Side projects are either an iteration on the main project’s sound or a complete departure thereof, aiming at identity and self-definition. It takes a special breed of musician to walk that thin line and somehow meet the main project while still maintaining uniqueness. It has to be a subtle and a thematic welding point; too obvious, and the styles just stick together, too obscure and there’s no real ground for comparison. Let me introduce you to Convulsing, a steaming, abrasive trainwreck of corrosive blackened death metal from the mind of one Brendan Sloan, also a premier part of a band called Dumbsaint. Yeah, those guys; the guys with the movies and the post metal. So how in the hell does one find common ground between the monolithic hatred of Convulsing and the cold misanthropy of Dumbsaint? Simple; it’s all in the tone.

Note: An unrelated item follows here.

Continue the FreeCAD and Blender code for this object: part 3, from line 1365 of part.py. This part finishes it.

First, let us understand what Convulsing is. Errata, the one man project’s first release, makes you want to go “ugh”. You know that feeling, when something is so relentlessly heavy that you just want to bottle up all your rage and disgust, shove it deep within your stomach and then let it out in an aborted “ugh”, a grunt which somehow encapsulates all your derision. You know that feeling and from opener “Descend Beneath” to closer “Dragged”, Errata will make you feel it. It blends a delightfully thick guitar tone over relentless, blackened drums to set the stage for nails to board vocals, echoing dark and cavernous between ambient guitar passages. There’s even a cover of “The Sky Moves Sideways” by Porcupine Tree and if you can imagine anything darker than a version of that soul-splitting track with growls, then you let me know so I can launch it safely into space, never to be heard again.

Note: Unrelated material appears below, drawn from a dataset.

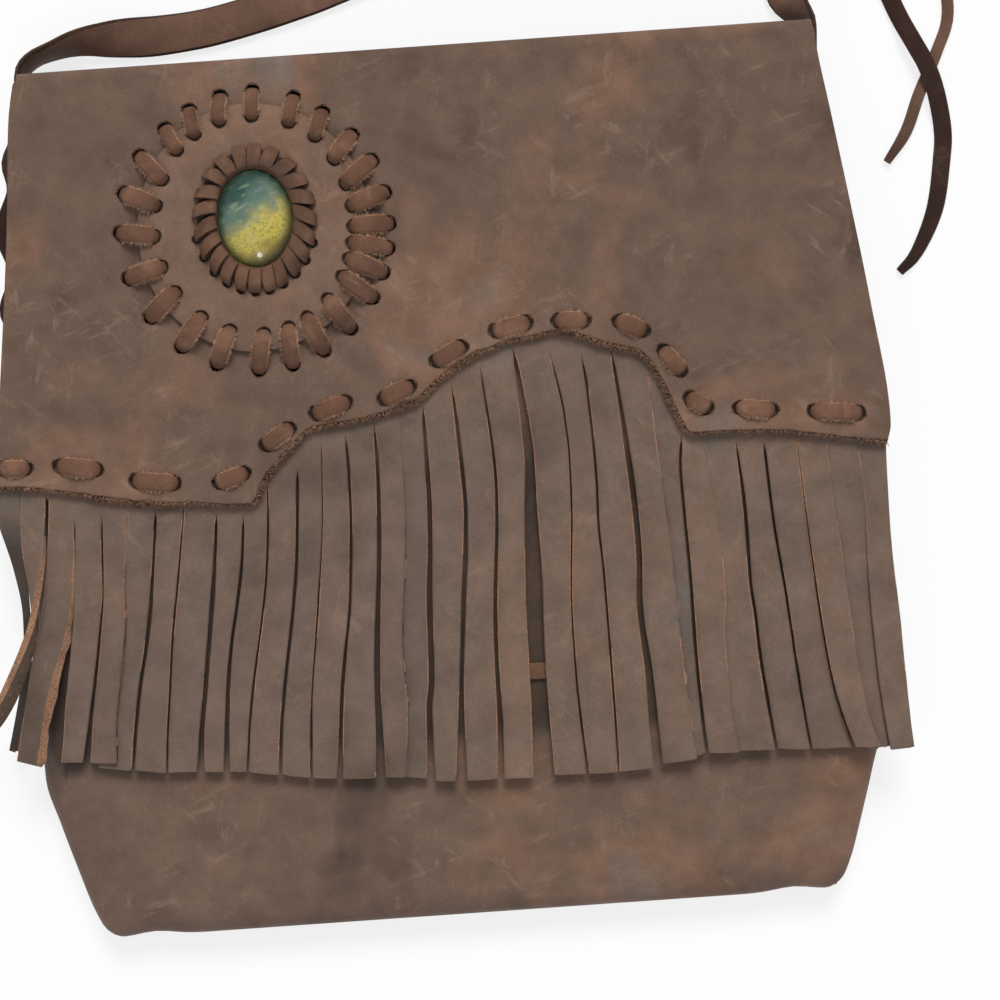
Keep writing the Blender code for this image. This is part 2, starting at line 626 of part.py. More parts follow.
def lashing(name, side, depth):
    """Lace through gusset and strap end with a flat turn on each face."""
    face = body_half(depth)
    inside = face - LEATHER - CLEARANCE
    outside = face + STRAP_THICKNESS + 2 * CLEARANCE
    web = LASHING_WEB / 2
    half = LASHING_LENGTH / 2
    thick = LACE_THICKNESS
    profile = [(inside - thick, -half), (inside, -half), (inside, -web), (outside, -web),
               (outside, -half), (outside + thick, -half), (outside + thick, half),
               (outside, half), (outside, web), (inside, web), (inside, half),
               (inside - thick, half)]
    bm = bmesh.new()
    plate(bm, [(side * x, y + y_at(depth)) for x, y in profile], [], LASHING_FLOOR,
          LASHING_FLOOR + LASHING_HEIGHT)
    return finish(name, bm, LACE_BROWN, 0.75)


def tie_knot():
    """Knot of the right-hand tie against the strap's outer face."""
    seat = max(p[0] for p in strap_line() if p[1] > 0)
    bm = bmesh.new()
    bmesh.ops.create_icosphere(bm, subdivisions=2, radius=KNOT_RADIUS)
    middle = Vector((seat + STRAP_THICKNESS / 2 + KNOT_RADIUS + CLEARANCE, FOLD_Y + 0.068,
                     KNOT_RADIUS + CLEARANCE))
    bmesh.ops.translate(bm, verts=bm.verts[:], vec=middle)
    return finish("tie_knot", bm, LACE_BROWN, 0.75)


def tie(name, points, colour):
    """Loose lace as a round cord along a smooth curve."""
    line = smooth(points, TIE_STEPS)
    curve = bpy.data.curves.new(name, "CURVE")
    curve.dimensions = "3D"
    curve.bevel_depth = TIE_DIAMETER / 2
    curve.bevel_resolution = 2
    curve.use_fill_caps = True
    spline = curve.splines.new("POLY")
    spline.points.add(len(line) - 1)
    for point, (x, above, level) in zip(spline.points, line):
        point.co = (x, FOLD_Y + above, level, 1.0)
    curve.materials.append(material(name, colour, 0.6))
    made = bpy.data.objects.new(name, curve)
    bpy.context.collection.objects.link(made)
    return made


def flap_group():
    """Everything that opens with the flap, under one empty on the hinge line."""
    hinge = bpy.data.objects.new("flap_hinge", None)
    hinge.location = (0, HINGE_Y, HINGE_Z)
    bpy.context.collection.objects.link(hinge)
    for made in (flap_panel(), fringe(), edge_lacing(), medallion_disc(), disc_lacing(),
                 cabochon(), stone_ring()):
        made.parent = hinge
        made.matrix_parent_inverse = Matrix.Translation(-hinge.location)


def body_group():
    """The bag's own pieces, the strap and its ties."""
    slots = lashing_slots()
    back_panel()
    front_panel()
    cut(gusset(), slots)
    closure_thong()
    strap()
    for side, word in ((-1, "left"), (1, "right")):
        for number, depth in enumerate(LASHING_DEPTHS, 1):
            lashing(f"lashing_{word}_{number}", side, depth)
    tie_knot()
    tie("tie_lace_long", LONG_TIE, DARK_BROWN)
    tie("tie_lace_short", SHORT_TIE, LACE_BROWN)
    tie("tie_lace_left", LEFT_TIE, DARK_BROWN)


body_group()
flap_group()
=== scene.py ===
# %% [markdown]
# # A fringed leather bag with a stone on its flap
# The bag is a flat pouch of thick, smooth brown leather. One hide makes the back, folds over
# the top and comes down in front as a flap with a wavy edge. A fringe of cut strips hangs from
# under that edge, and a leather disc with a stone in its middle is laced to the flap.
# The CAD model gives the frame that everything here has to fit.

# %% Load the frame
import math
import random

import bpy
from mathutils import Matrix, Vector, noise


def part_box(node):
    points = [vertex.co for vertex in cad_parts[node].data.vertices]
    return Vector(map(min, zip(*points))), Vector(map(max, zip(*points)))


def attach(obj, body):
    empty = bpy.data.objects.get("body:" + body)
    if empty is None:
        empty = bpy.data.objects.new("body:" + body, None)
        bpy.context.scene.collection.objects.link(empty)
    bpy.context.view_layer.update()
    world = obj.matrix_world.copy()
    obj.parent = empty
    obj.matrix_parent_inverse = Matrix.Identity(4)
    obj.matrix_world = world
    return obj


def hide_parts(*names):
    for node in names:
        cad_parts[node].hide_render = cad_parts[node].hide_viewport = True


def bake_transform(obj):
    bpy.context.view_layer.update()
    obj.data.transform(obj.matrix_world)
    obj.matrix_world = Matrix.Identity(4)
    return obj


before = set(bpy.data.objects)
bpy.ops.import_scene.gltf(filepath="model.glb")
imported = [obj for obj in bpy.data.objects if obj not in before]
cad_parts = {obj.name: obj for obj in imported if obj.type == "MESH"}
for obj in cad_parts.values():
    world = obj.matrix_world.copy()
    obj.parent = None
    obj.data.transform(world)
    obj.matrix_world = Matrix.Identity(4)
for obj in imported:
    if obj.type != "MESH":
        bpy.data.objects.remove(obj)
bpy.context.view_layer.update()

# %% [markdown]
# ## One way of giving a place
# The bag lies on its back, its top edge towards +Y. It is easiest to measure as a maker does:
# so far across from the middle, so far down from the top fold, so high above the table, all in
# millimetres. `spot` turns that into the frame's metres, and `along` reads a smooth line
# through a few measured pairs, without swinging past them.

# %% Helpers for places
TOP = 0.1625


def spot(x, down, height):
    return Vector((x / 1000, TOP - down / 1000, height / 1000))


def along(table, where):
    if where <= table[0][0]:
        return table[0][1]
    if where >= table[-1][0]:
        return table[-1][1]
    i = max(j for j in range(len(table) - 1) if table[j][0] <= where)
    slopes = [(b[1] - a[1]) / (b[0] - a[0]) for a, b in zip(table, table[1:])]

    def lean(j):
        if j == 0 or j == len(slopes):
            return slopes[min(j, len(slopes) - 1)]
        a, b = slopes[j - 1], slopes[j]
        return 2 * a * b / (a + b) if a * b > 0 else 0

    span = table[i + 1][0] - table[i][0]
    t = (where - table[i][0]) / span
    return ((2 * t ** 3 - 3 * t ** 2 + 1) * table[i][1] + (t ** 3 - 2 * t ** 2 + t) * lean(i) * span
            + (3 * t ** 2 - 2 * t ** 3) * table[i + 1][1] + (t ** 3 - t ** 2) * lean(i + 1) * span)


def ease(a, b, value):
    t = min(1, max(0, (value - a) / (b - a)))
    return t * t * (3 - 2 * t)


def rough(x, y, size, seed=0):
    return noise.noise(Vector((x / size, y / size, seed * 7.3)))


print("the fold lies at Y", TOP)

# %% [markdown]
# ## The camera
# The photograph looks straight down on the bag, which lies four degrees askew. A long lens a
# good way up keeps the sides as square as they look there.

# %% Camera
camera_data = bpy.data.cameras.new("Camera")
camera_data.lens = 85
camera_data.sensor_width = 36
camera = bpy.data.objects.new("Camera", camera_data)
bpy.context.scene.collection.objects.link(camera)
camera.location = (0.0202, -0.0075, 0.90)
camera.rotation_euler = (0, 0, math.radians(-4.0))
bpy.context.scene.camera = camera
bpy.context.scene.view_settings.view_transform = "Standard"
print("camera at", tuple(round(v, 4) for v in camera.location))

# %% [markdown]
# ## Leather, as nodes
# Smooth dyed leather is never one colour: it has wide clouds where the dye took differently, a
# fine grain, and pale scuffs where it was rubbed. Each is one noise at its own size, in the
# object's own coordinates, so that the pattern stays on the leather. The cut edge and the
# underside are raw: browner, rough and full of short fibres.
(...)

It’s in that darkness that the connection to Dumbsaint lies. In the quieter passages, aimed at creating a sense of dread, one can sense the musical identity of Sloan coming to the fore. Whether he is furiously deconstructing your tensor tympani (look it up) or creeping on you with the sawed intonations found on “Altered”, for example, he is all about making you consider demise, failure and cessation. With Convulsing he simply utilizes another tack at that same end goal, channeling the ugly, the downtrodden and the raging to fling at you while with Dumbsaint, he calls on the forlorn and forgotten. The fact that he manages to do both equally well, forging two pillars of identities and two musical approaches, is damn impressive.
Regardless of which tactic you prefer, his is a name you’d do well to add to your (hopefully small and well curated) list of one man projects worth following. This brand of death metal will creep up on you when you least expected, suddenly useful for hateful modern living, as it should be. Handle with care but handle often.